→ **Exercise requirements**
Can you write out the whole listing exactly?

→ **Material shown**
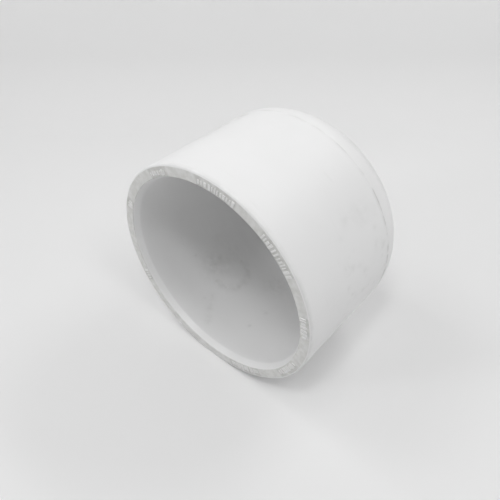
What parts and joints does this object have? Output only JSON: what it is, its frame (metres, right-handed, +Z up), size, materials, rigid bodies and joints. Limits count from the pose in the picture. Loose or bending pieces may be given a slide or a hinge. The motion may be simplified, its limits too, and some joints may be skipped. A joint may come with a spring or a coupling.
{
  "type": "pipe cap",
  "caption": "Round-shouldered socket cap that slips over a pipe end and is solvent-cemented to close it, with a tapered socket and a lead-in at its mouth.",
  "frame": {"origin": "on the surface that the cap lies on, under the middle of its length", "axes": "+Y along the cap's axis, from the open mouth to the closed end; +Z up, with the cap lying on its side; +X to the right seen from the mouth"},
  "size_m": [0.1016, 0.073, 0.1016],
  "materials": {
    "white_pvc": "white rigid PVC as moulded: satin to semi-gloss, faint flow marks, light handling scuffs and a little grime along the shoulder line"
  },
  "bodies": {
    "root": {"cap_body": "white_pvc"}
  },
  "joints": []
}
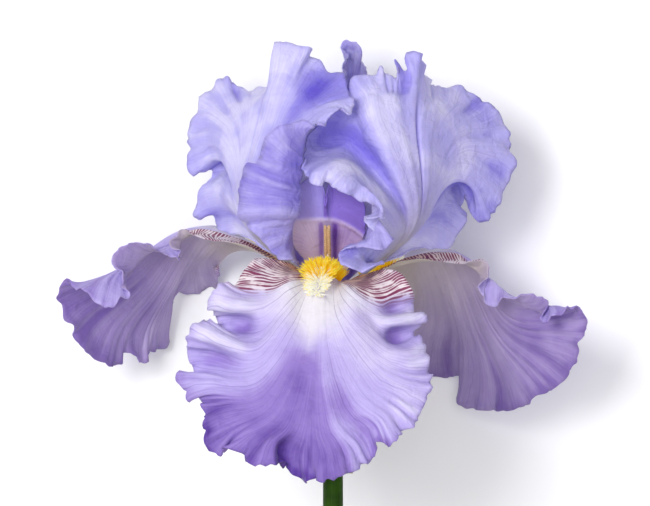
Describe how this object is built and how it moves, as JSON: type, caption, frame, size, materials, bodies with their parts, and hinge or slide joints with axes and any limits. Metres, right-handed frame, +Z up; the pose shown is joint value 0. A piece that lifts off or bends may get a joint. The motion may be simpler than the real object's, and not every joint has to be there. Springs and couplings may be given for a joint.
{
  "type": "iris flower",
  "caption": "Cut bearded iris bloom with upright ruffled standards, drooping ruffled falls, yellow beards and a short green stem, lying down.",
  "frame": {"origin": "centre of the bounding box at its lowest plane, the surface that the flower lies on", "axes": "+Y up the flower, away from the stem; +Z up, the way that the front fall and its beard face; +X to the right as seen from above with the stem at the bottom"},
  "size_m": [0.1584, 0.1666, 0.1062],
  "materials": {
    "stem_green": "smooth waxy green stalk",
    "spathe_green": "papery leaf",
    "fall_petal": "soft violet petal, paler at the margin",
    "standard_petal": "soft lavender petal",
    "style_violet": "violet style arm",
    "anther_tan": "dusty tan anther",
    "beard_yellow": "yellow hairs"
  },
  "bodies": {
    "root": {"stem": "stem_green", "spathe_inner": "spathe_green", "spathe_outer": "spathe_green", "fall_front": "fall_petal", "fall_left": "fall_petal", "fall_right": "fall_petal", "standard_left": "standard_petal", "standard_right": "standard_petal", "standard_rear": "standard_petal", "style_arm_front": "style_violet", "style_arm_left": "style_violet", "style_arm_right": "style_violet", "stamen_front": "anther_tan", "stamen_left": "anther_tan", "stamen_right": "anther_tan", "beard_front": "beard_yellow", "beard_left": "beard_yellow", "beard_right": "beard_yellow"}
  },
  "joints": []
}
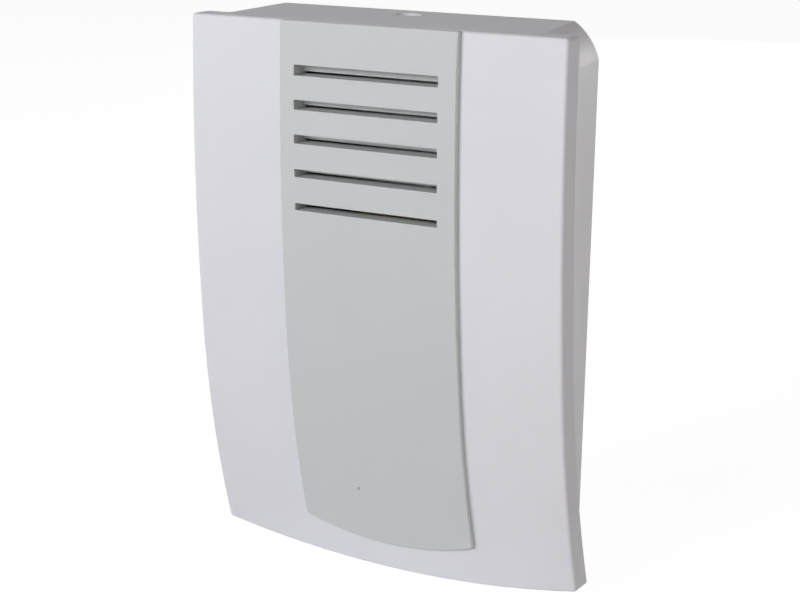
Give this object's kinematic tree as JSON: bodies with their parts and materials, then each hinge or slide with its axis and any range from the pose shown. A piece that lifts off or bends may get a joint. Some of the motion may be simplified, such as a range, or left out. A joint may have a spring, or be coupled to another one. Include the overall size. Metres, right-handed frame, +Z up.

→ **Answer to the task**
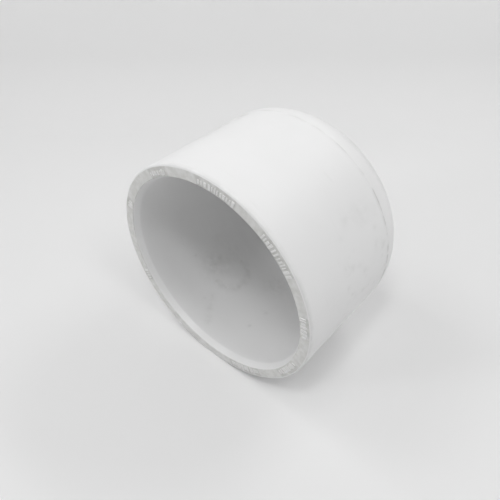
What parts and joints does this object have? Output only JSON: what it is, its frame (metres, right-handed, +Z up), size, materials, rigid bodies and joints. Limits count from the pose in the picture. Loose or bending pieces may be given a slide or a hinge. The motion may be simplified, its limits too, and some joints may be skipped. A joint may come with a spring or a coupling.
{
  "type": "pipe cap",
  "caption": "Round-shouldered socket cap that slips over a pipe end and is solvent-cemented to close it, with a tapered socket and a lead-in at its mouth.",
  "frame": {"origin": "on the surface that the cap lies on, under the middle of its length", "axes": "+Y along the cap's axis, from the open mouth to the closed end; +Z up, with the cap lying on its side; +X to the right seen from the mouth"},
  "size_m": [0.1016, 0.073, 0.1016],
  "materials": {
    "white_pvc": "white rigid PVC as moulded: satin to semi-gloss, faint flow marks, light handling scuffs and a little grime along the shoulder line"
  },
  "bodies": {
    "root": {"cap_body": "white_pvc"}
  },
  "joints": []
}
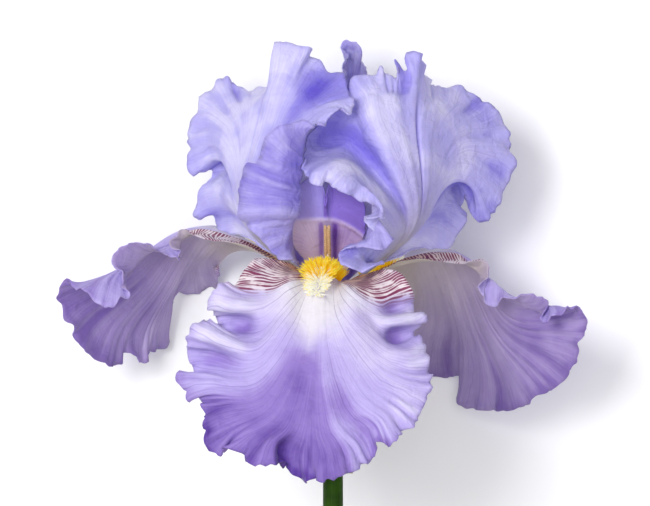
Describe how this object is built and how it moves, as JSON: type, caption, frame, size, materials, bodies with their parts, and hinge or slide joints with axes and any limits. Metres, right-handed frame, +Z up; the pose shown is joint value 0. A piece that lifts off or bends may get a joint. The motion may be simpler than the real object's, and not every joint has to be there. Springs and couplings may be given for a joint.
{
  "type": "iris flower",
  "caption": "Cut bearded iris bloom with upright ruffled standards, drooping ruffled falls, yellow beards and a short green stem, lying down.",
  "frame": {"origin": "centre of the bounding box at its lowest plane, the surface that the flower lies on", "axes": "+Y up the flower, away from the stem; +Z up, the way that the front fall and its beard face; +X to the right as seen from above with the stem at the bottom"},
  "size_m": [0.1584, 0.1666, 0.1062],
  "materials": {
    "stem_green": "smooth waxy green stalk",
    "spathe_green": "papery leaf",
    "fall_petal": "soft violet petal, paler at the margin",
    "standard_petal": "soft lavender petal",
    "style_violet": "violet style arm",
    "anther_tan": "dusty tan anther",
    "beard_yellow": "yellow hairs"
  },
  "bodies": {
    "root": {"stem": "stem_green", "spathe_inner": "spathe_green", "spathe_outer": "spathe_green", "fall_front": "fall_petal", "fall_left": "fall_petal", "fall_right": "fall_petal", "standard_left": "standard_petal", "standard_right": "standard_petal", "standard_rear": "standard_petal", "style_arm_front": "style_violet", "style_arm_left": "style_violet", "style_arm_right": "style_violet", "stamen_front": "anther_tan", "stamen_left": "anther_tan", "stamen_right": "anther_tan", "beard_front": "beard_yellow", "beard_left": "beard_yellow", "beard_right": "beard_yellow"}
  },
  "joints": []
}
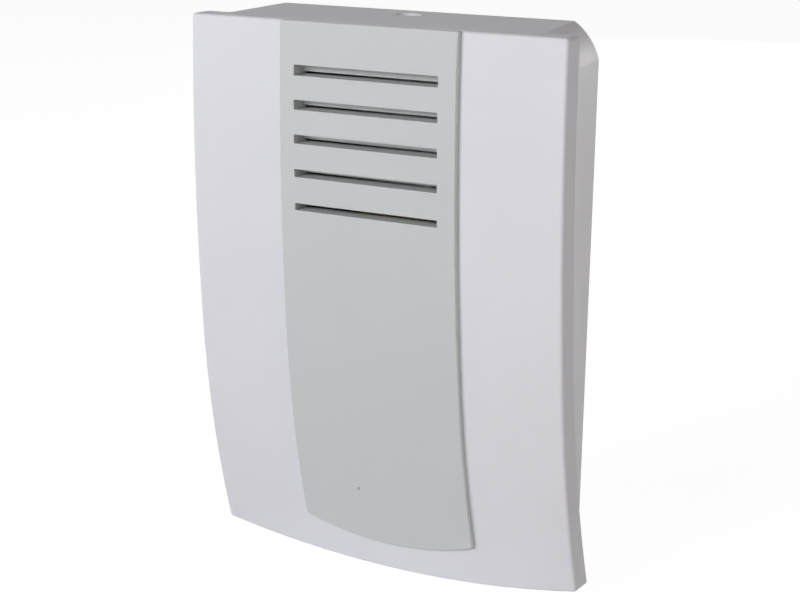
Give this object's kinematic tree as JSON: bodies with their parts and materials, then each hinge or slide with its axis and any range from the pose shown. A piece that lifts off or bends may get a joint. Some of the motion may be simplified, such as a range, or left out. A joint may have a spring, or be coupled to another one. Include the overall size. Metres, right-handed frame, +Z up.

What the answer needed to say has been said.